Seeking advice in SYM???
Posted: Sat Aug 28, 2004 3:19 am
What the hell am I thinking???
Hello all! I haven't stopped by for sometime. Sorry, my life (or lack thereof) has been crazy lately. Anyway though, the reason for this post:
A few months ago, I ran across the most wonderful girl that I have ever met. We hit it off from the begining, and I ended up getting myself into a very serious relationship, that I know now I was not ready for. I don't think that she was ready for it either, but we seemed to be so perfect for each other. Which is actually kind of strange because our beliefs are nearly opposite from each others. However, we are both at least somewhat intelligent, so we managed to work it out. We argued about things alot, but we hardly ever got angry, we were able to talk and listen to each other very well. We had an understanding, a very deep understanding of how each other felt and often times we didn't even need to finish sentences because we knew exactly what the other person was thinking. Anyway, though we had a very wonderful summer together, some of the best months of my life.
Then about a week ago, she went away for college. Not too far away, only about a three hour drive, but neither of us has a car, so that would make visiting very difficult. We both believe that long distance relationships don't work out, and so we decided to break up. Now we had only been dating for several months, but I trully deeply fell in love with her, and she is my first love. That along with the fact that I think we were a great match makes this even harder. This is her first year in college, and her first year of being out on her own. After being somewhat sheltered for most of her life, I know that she needs this. She needs to get out and stretch her wings abit, and make lots of mistakes, and eventually learn from them and grow. I am trying to keep this short so I appologize if it doesn't seem to make sense. Anyway though, we were in love, and now we have been torn apart. Everyone says that I need to 'get over it' and 'move on'. But I don't know how, I don't even think that I want to. I keep thinking that she will come back in nine months and things can go back to normal again. Except that I know they won't. Things will never be the same. She will change, I will probably change, I keep hoping that we will both change for the better, but I'm not entirely sure that is how it will turn out. She is very naive, and I am afraid of what kinds of things she will get into now that she doesn't have her parents holding her responisble....
I guess that my real question is, how do I stop loving someone that I love so deeply?
Thank you for your time, and I am sorry to push my depressing thoughts on everyone.
Hello all! I haven't stopped by for sometime. Sorry, my life (or lack thereof) has been crazy lately. Anyway though, the reason for this post:
A few months ago, I ran across the most wonderful girl that I have ever met. We hit it off from the begining, and I ended up getting myself into a very serious relationship, that I know now I was not ready for. I don't think that she was ready for it either, but we seemed to be so perfect for each other. Which is actually kind of strange because our beliefs are nearly opposite from each others. However, we are both at least somewhat intelligent, so we managed to work it out. We argued about things alot, but we hardly ever got angry, we were able to talk and listen to each other very well. We had an understanding, a very deep understanding of how each other felt and often times we didn't even need to finish sentences because we knew exactly what the other person was thinking. Anyway, though we had a very wonderful summer together, some of the best months of my life.

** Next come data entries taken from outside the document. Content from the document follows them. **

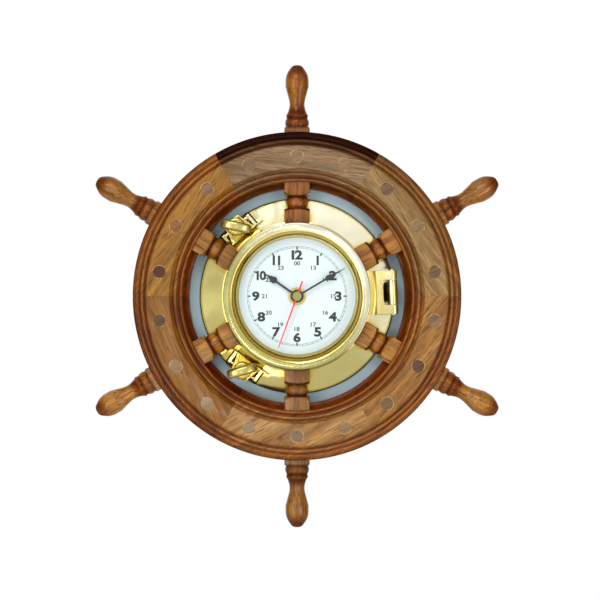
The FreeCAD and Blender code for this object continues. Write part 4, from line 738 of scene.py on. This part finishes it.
pane_glass, pane_tree, pane_shader = new_material("pane_glass")
pane_shader.inputs["Base Color"].default_value = (1, 1, 1, 1)
pane_shader.inputs["Metallic"].default_value = 1.0
pane_shader.inputs["Roughness"].default_value = 0.02
pane_edge = node_of(pane_tree, "ShaderNodeFresnel", (-300, 0))
pane_edge.inputs["IOR"].default_value = 1.29
pane_side = node_of(pane_tree, "ShaderNodeNewGeometry", (-600, -200))
pane_front = node_of(pane_tree, "ShaderNodeMix", (-150, 0), data_type="FLOAT")
pane_front.inputs["B"].default_value = 0.0
pane_tree.links.new(pane_side.outputs["Backfacing"], pane_front.inputs["Factor"])
pane_tree.links.new(pane_edge.outputs["Fac"], pane_front.inputs["A"])
pane_tree.links.new(pane_front.outputs["Result"], pane_shader.inputs["Alpha"])
finished("door_glass", "door", pane_glass)


# The dogs: swing bolts in the ears of the flange, each with a washer and a fluted ring nut that
# clamps a lug of the door.
nut_brass = brass("nut_brass", tint(178, 164, 96), tint(206, 194, 132), roughness=0.24, bevel=0.3,
                  hollow=5.0)
for side in ("upper", "lower"):
    finished(side + "_dog_bolt", side + "_dog", turned_brass)
    finished(side + "_dog_washer", side + "_washer", turned_brass)
    finished(side + "_dog_nut", side + "_nut", nut_brass, crease=34.0)


# The dial: a sheet of metal enamelled white and printed in black, with a sloping brass ring on its
# edge, and the washer and hexagon nut that hold the movement behind it.
dial_enamel = machined("dial_enamel", tint(205, 221, 227), roughness=0.38, metallic=0.0,
                       variation=0.02, grain=3000.0)
finished("dial", "clock", dial_enamel)
finished("dial_ring", "clock", turned_brass)
finished("dial_washer", "clock", turned_brass)
finished("fixing_nut", "clock", turned_brass)
finished("movement_washer", "clock", black_rubber)

dial_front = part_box("dial")[0].y
print_depth = 0.03 * millimetre
print_ink = machined("print_ink", tint(11, 12, 14), roughness=0.45, metallic=0.0, variation=0.2,
                     grain=2500.0)
hour_circle = 40.7 * millimetre
hour_numeral_height = 9.5 * millimetre
day_circle = 32.4 * millimetre
day_numeral_height = 4.2 * millimetre
day_shift = 3.6 * millimetre
capital_share = 0.73
hour_weight = 0.06
day_weight = 0.028


def hour_bearing(hour):
    """Where an hour stands on the dial, in degrees anticlockwise from the right."""
    return 90.0 - 30.0 * hour


def numeral(text, circle, bearing, tall, weight, squeeze, wide):
    """Flat figures, upright and drawn wide, centred at a bearing on a circle of the dial."""
    letters = bpy.data.curves.new("numeral_" + text, "FONT")
    letters.body = text
    letters.align_x = "CENTER"
    letters.align_y = "CENTER"
    letters.size = tall / capital_share
    letters.offset = weight * tall
    letters.space_character = squeeze
    letters.extrude = print_depth / 2
    letters.resolution_u = 4
    holder = bpy.data.objects.new("numeral_" + text, letters)
    bpy.context.scene.collection.objects.link(holder)
    bpy.context.view_layer.update()
    evaluated = holder.evaluated_get(bpy.context.evaluated_depsgraph_get())
    mesh = bpy.data.meshes.new_from_object(evaluated)
    bpy.data.objects.remove(holder)
    xs = [vertex.co.x for vertex in mesh.vertices]
    ys = [vertex.co.y for vertex in mesh.vertices]
    middle = Vector(((min(xs) + max(xs)) / 2, (min(ys) + max(ys)) / 2, 0))
    grown_by = tall / (max(ys) - min(ys))
    angle = math.radians(bearing)
    place = Vector((wheel_middle.x + circle * math.cos(angle), dial_front - print_depth / 2,
                    wheel_middle.z + circle * math.sin(angle)))
    fit = Matrix.Translation(place) @ Matrix.Rotation(math.pi / 2, 4, "X")
    fit = fit @ Matrix.Diagonal((grown_by * wide, grown_by, 1, 1)) @ Matrix.Translation(-middle)
    mesh.transform(fit)
    return mesh


def one_mesh(name, meshes, material, body):
    """Piece made of several meshes, with one finish."""
    whole = bmesh.new()
    for mesh in meshes:
        whole.from_mesh(mesh)
        bpy.data.meshes.remove(mesh)
    mesh = bpy.data.meshes.new(name)
    whole.to_mesh(mesh)
    whole.free()
    mesh.materials.clear()
    mesh.materials.append(material)
    for face in mesh.polygons:
        face.material_index = 0
    piece = mesh_piece(name, mesh)
    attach(piece, body)
    return piece


hour_figures = [numeral(str(hour), hour_circle, hour_bearing(hour), hour_numeral_height,
                        hour_weight, squeeze=0.84 if hour < 12 else 0.76,
                        wide=1.0 if hour in (1, 10, 11) else 1.22) for hour in range(1, 13)]
hour_print = one_mesh("dial_hour_figures", hour_figures, print_ink, "clock")
day_figures = [numeral("00" if hour == 12 else str(hour + 12),
                       day_circle + (hour == 3) * day_shift, hour_bearing(hour),
                       day_numeral_height, day_weight, squeeze=0.98, wide=1.15)
               for hour in range(1, 13)]
day_print = one_mesh("dial_day_figures", day_figures, print_ink, "clock")

track_outer = 49.2 * millimetre
track_inner = 47.7 * millimetre
track_line = 0.28 * millimetre
track_steps = 180
minute_mark_width = 0.3 * millimetre
hour_mark_length = 3.0 * millimetre
hour_mark_width = 1.3 * millimetre
hour_mark_shift = 0.4 * millimetre
dial_middle = (wheel_middle.x, dial_front - print_depth / 2, wheel_middle.z)


def dial_marks(name, count, circle, long, wide):
    """Printed bars that point at the dial's middle."""
    marks, marks_given, marks_copies = ring_of("ring_of_" + name, {"Bar": "NodeSocketVector"},
                                               smooth=False)
    bar = node_of(marks, "GeometryNodeMeshCube", (-500, -300))
    marks.links.new(marks_given.outputs["Bar"], bar.inputs["Size"])
    marks.links.new(bar.outputs["Mesh"], marks_copies.inputs["Instance"])
    piece = grown(name, marks, {"Count": count, "Circle Radius": circle, "First Bearing": 0.0,
                                "Middle": dial_middle, "Material": print_ink,
                                "Bar": (long, wide, print_depth)}, "clock")


dial_marks("dial_minute_marks", 60, (track_outer + track_inner) / 2, track_outer - track_inner,
           minute_mark_width)
dial_marks("dial_hour_marks", 12, track_inner - hour_mark_shift, hour_mark_length, hour_mark_width)
track_lines = []
for radius in (track_outer, track_inner):
    line = bmesh.new()
    rings = []
    for edge_radius in (radius - track_line / 2, radius + track_line / 2):
        ring = []
        for step in range(track_steps):
            angle = step * 2 * math.pi / track_steps
            ring.append(line.verts.new((dial_middle[0] + edge_radius * math.cos(angle),
                                        dial_front - print_depth,
                                        dial_middle[2] + edge_radius * math.sin(angle))))
        rings.append(ring)
    for step in range(track_steps):
        after = (step + 1) % track_steps
        line.faces.new((rings[0][step], rings[1][step], rings[1][after], rings[0][after]))
    line_mesh = bpy.data.meshes.new("track_line")
    line.to_mesh(line_mesh)
    line.free()
    track_lines.append(line_mesh)
track_print = one_mesh("dial_track_lines", track_lines, print_ink, "clock")


# The hands: stamped from thin sheet and painted black, and a slim red seconds hand. They are
# pressed on their three spindles, with a turned brass cap over the middle.
hand_black = machined("hand_black", tint(14, 16, 18), roughness=0.35, metallic=0.0,
                      variation=0.2, grain=2500.0)
hand_red = machined("hand_red", tint(226, 16, 14), roughness=0.35, metallic=0.0, variation=0.05,
                    grain=2500.0)
finished("hour_hand", "hour_hand", hand_black)
finished("minute_hand", "minute_hand", hand_black)
finished("second_hand", "second_hand", hand_red)
cap_brass = brass("cap_brass", tint(142, 138, 84), tint(150, 146, 90), roughness=0.3, bevel=0.2)
finished("second_hand_cap", "second_hand", cap_brass)


# The movement: a black moulded case with a pale plastic train, a coil of enamelled wire on its
# stator, a small circuit board, and a battery that lies in the open bay below.
case_plastic = machined("case_plastic", tint(34, 34, 35), roughness=0.5, metallic=0.0,
                        variation=0.1, grain=1400.0, bump_depth=0.05)
for node in ("movement_case_front", "movement_case_back"):
    finished(node, "clock", case_plastic)
finished("setting_knob", "setting_knob", case_plastic)
train_plastic = machined("train_plastic", tint(226, 222, 206), roughness=0.42, metallic=0.0,
                         variation=0.05, grain=1400.0, bump_depth=0.02)
for node, body in (("rotor", "rotor"), ("intermediate_wheel", "intermediate_wheel"),
                   ("second_wheel", "second_hand"), ("third_wheel", "third_wheel"),
                   ("centre_wheel", "centre_wheel"), ("minute_cannon", "minute_hand"),
                   ("motion_wheel", "motion_wheel"), ("hour_wheel", "hour_hand")):
    finished(node, body, train_plastic)
battery_sleeve = machined("battery_sleeve", tint(46, 48, 54), roughness=0.3, metallic=0.0,
                          variation=0.1, grain=800.0)
finished("battery", "clock", battery_sleeve)
contact_steel = machined("contact_steel", tint(196, 196, 190), roughness=0.25)
for node in ("battery_contacts", "quartz_crystal", "stator"):
    finished(node, "clock", contact_steel)
coil_wire = machined("coil_wire", tint(176, 92, 44), roughness=0.3, metallic=0.4,
                     variation=0.2, grain=2200.0, bump_depth=0.08)
finished("coil", "clock", coil_wire)
board_laminate = machined("board_laminate", tint(40, 104, 56), roughness=0.4, metallic=0.0,
                          variation=0.15, grain=1600.0, bump_depth=0.03)
finished("circuit_board", "clock", board_laminate)
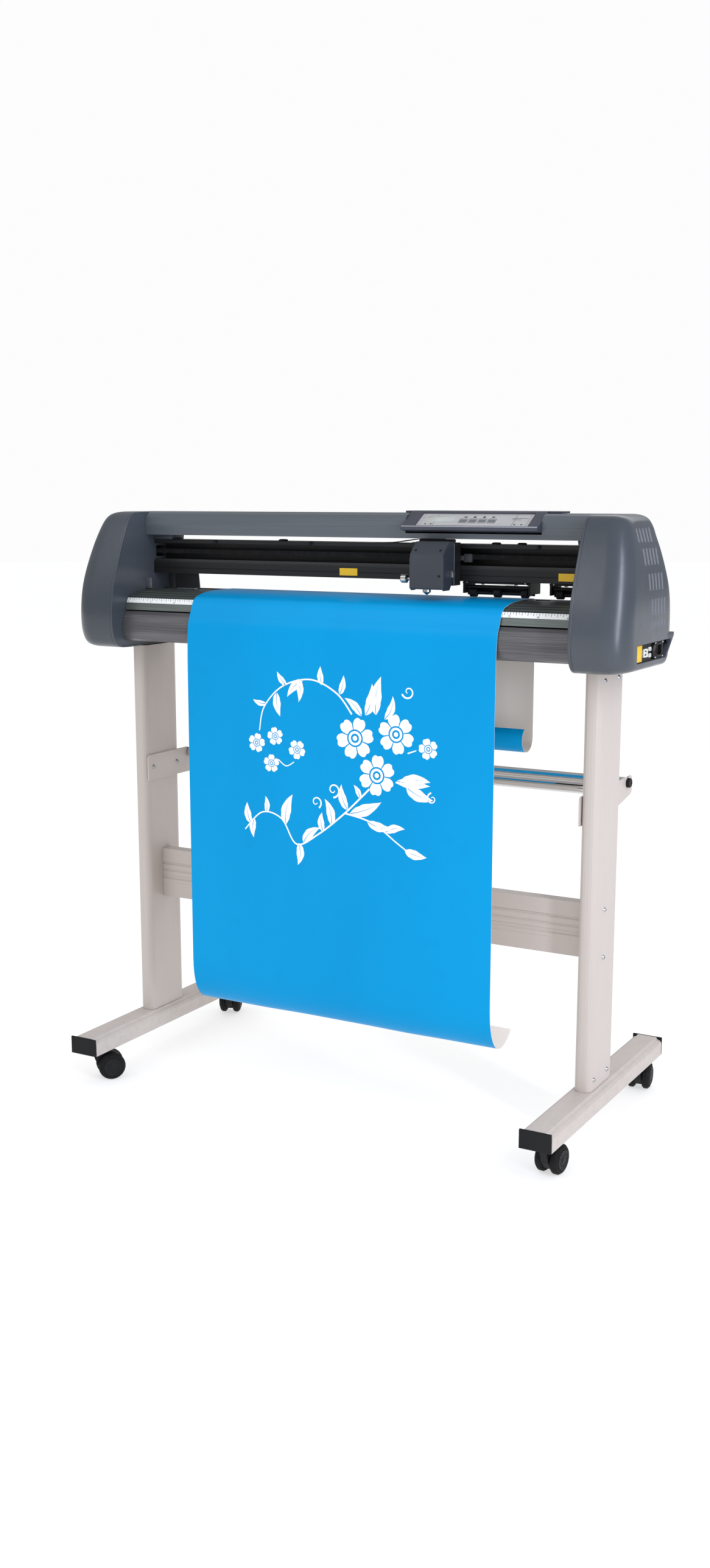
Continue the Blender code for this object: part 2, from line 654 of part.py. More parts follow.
def make_belt_drive():
    outer, inner = PITCH_RADIUS + BELT_THICK / 2, PITCH_RADIUS - BELT_THICK / 2
    loops = []
    for radius in (outer, inner):
        right = arc((PULLEY_X, BELT_Y), radius, -90, 90, 10)
        left = arc((-PULLEY_X, BELT_Y), radius, 90, 270, 10)
        loops.append(right + left)
    belt = extrusion(loops, BELT_Z, BELT_Z + BELT_HEIGHT, "Z")
    add_part("drive_belt", belt, "rubber")
    rim, hub = PITCH_RADIUS - BELT_THICK / 2 - GAP, PITCH_RADIUS + 1.6
    low, high = BELT_Z - 1.8, BELT_Z + BELT_HEIGHT + 1.8
    flanged = [
        (hub, high), (hub, high - 1.2), (rim, high - 1.2), (rim, low + 1.2), (hub, low + 1.2),
        (hub, low),
    ]
    bore = 2.8
    idler = [(bore, high), *flanged, (bore, low)]
    turned("idler_pulley", idler, "steel", "Z", (-PULLEY_X, BELT_Y, 0), 20, ring=True)
    drive = [(0, high), *flanged, (0, low)]
    turned("drive_pulley", drive, "steel", "Z", (PULLEY_X, BELT_Y, 0), 20)
    make_motor("carriage_motor", (PULLEY_X, BELT_Y), "Z", low - 2.6, -46.0, 42.0)


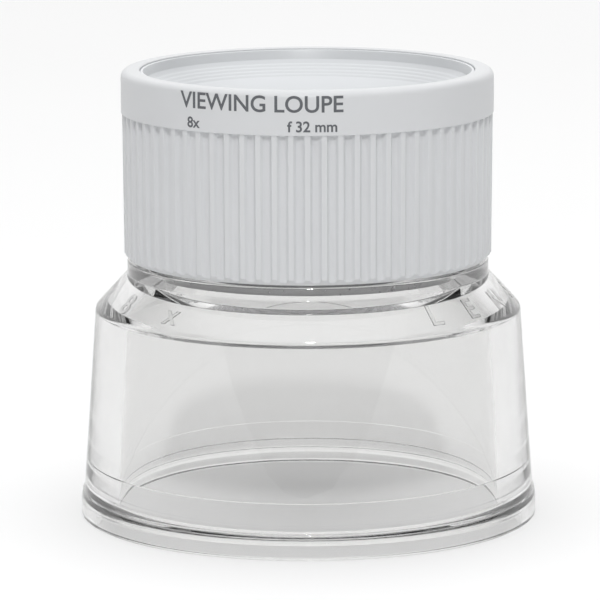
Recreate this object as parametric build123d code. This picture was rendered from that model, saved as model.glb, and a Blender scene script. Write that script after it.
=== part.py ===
from build123d import *
import math
import os

# A focusing stand loupe, 8x, for looking at film and prints. Millimetres, +Z up.
# The origin is on the table under the middle of the base, and +Z is the optical axis.
# The white head turns on a three-start thread on the clear base. It carries the lens
# barrel, which is keyed in the base, so the lenses rise and sink without turning.

# ---- clear base: outside ----
FOOT_RADIUS = 23.0
FOOT_WAIST_RADIUS = 22.98
FOOT_WAIST_Z = 1.7
FOOT_TOP_RADIUS = 22.84
FOOT_TOP_Z = 2.5
SKIRT_LOW_RADIUS = 22.66
SKIRT_LOW_Z = 2.6
SHOULDER_RADIUS = 21.34
SHOULDER_Z = 21.1
NECK_RADIUS = 18.12
NECK_LOW_Z = 24.6
NECK_TOP_Z = 25.9
SHOULDER_ROUND = 0.8
FOOT_ROUND = 0.25

# ---- clear base: inside ----
MOUTH_RADIUS = 21.05
MOUTH_TOP_RADIUS = 20.9
MOUTH_TOP_Z = 1.5
WALL_LOW_RADIUS = 19.2
WALL_LOW_Z = 1.9
WALL_STEP = 0.06
WALL_STEP_RADIUS = 19.14
WALL_STEP_Z = 4.9
CEILING_RADIUS = 18.15
CEILING_Z = 20.0
LEDGE_RADIUS = 16.2
LEDGE_Z = 22.3
BORE_RADIUS = 14.6

# ---- guide tube and three-start thread ----
TUBE_RADIUS = 15.9
TUBE_TOP_Z = 36.2
THREAD_STARTS = 3
THREAD_PITCH = 2.0
THREAD_LEAD = THREAD_STARTS * THREAD_PITCH
TUBE_RIDGE_CREST = 16.6
TUBE_RIDGE_LOW_Z = 27.2
TUBE_RIDGE_RISE = 8.2
HEAD_RIDGE_CREST = 16.15
HEAD_RIDGE_LOW_Z = 27.4
HEAD_RIDGE_RISE = 4.0
RIDGE_ROOT_HALF = 0.42
RIDGE_CREST_HALF = 0.2
RIDGE_SINK = 0.15

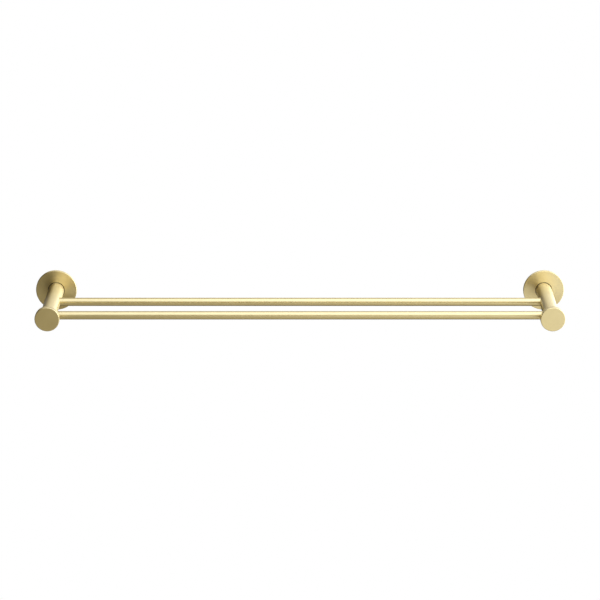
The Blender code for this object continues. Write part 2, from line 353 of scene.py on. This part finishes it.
# %% Holes
GAP = 0.0003
STEPS = 96
DRILL_STEPS = 64


def drill(name, radius, high, low, axis, centre):
    """A closed round tool for a cut, from high to low."""
    profile = np.array([(0, high), (radius, high), (radius, low), (0, low)])
    return turned(name, profile, axis, centre, DRILL_STEPS)


def carve(made, *tools, solver="EXACT"):
    """Cuts closed tools out of a piece with Boolean modifiers, and then removes the tools."""
    for tool in tools:
        boolean = made.modifiers.new(tool.name, "BOOLEAN")
        boolean.object = tool
        boolean.solver = solver
    bpy.context.view_layer.update()
    evaluated = made.evaluated_get(bpy.context.evaluated_depsgraph_get())
    mesh = bpy.data.meshes.new_from_object(evaluated)
    made.modifiers.clear()
    made.data = mesh
    for tool in tools:
        bpy.data.objects.remove(tool)
    mesh.shade_smooth()
    mesh.set_sharp_from_angle(angle=SHARP)


def in_steps(profile, longest):
    """The same profile with its long straight runs split into even steps."""
    spans = np.linalg.norm(np.diff(profile, axis=0), axis=1)
    parts = np.maximum(np.ceil(spans / longest), 1).astype(int)
    whole = np.concatenate([[0], np.cumsum(parts)])
    where = np.arange(whole[-1] + 1)
    return np.stack([np.interp(where, whole, profile[:, k]) for k in (0, 1)], axis=1)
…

Then about a week ago, she went away for college. Not too far away, only about a three hour drive, but neither of us has a car, so that would make visiting very difficult. We both believe that long distance relationships don't work out, and so we decided to break up. Now we had only been dating for several months, but I trully deeply fell in love with her, and she is my first love. That along with the fact that I think we were a great match makes this even harder. This is her first year in college, and her first year of being out on her own. After being somewhat sheltered for most of her life, I know that she needs this. She needs to get out and stretch her wings abit, and make lots of mistakes, and eventually learn from them and grow. I am trying to keep this short so I appologize if it doesn't seem to make sense. Anyway though, we were in love, and now we have been torn apart. Everyone says that I need to 'get over it' and 'move on'. But I don't know how, I don't even think that I want to. I keep thinking that she will come back in nine months and things can go back to normal again. Except that I know they won't. Things will never be the same. She will change, I will probably change, I keep hoping that we will both change for the better, but I'm not entirely sure that is how it will turn out. She is very naive, and I am afraid of what kinds of things she will get into now that she doesn't have her parents holding her responisble....
I guess that my real question is, how do I stop loving someone that I love so deeply?
Thank you for your time, and I am sorry to push my depressing thoughts on everyone.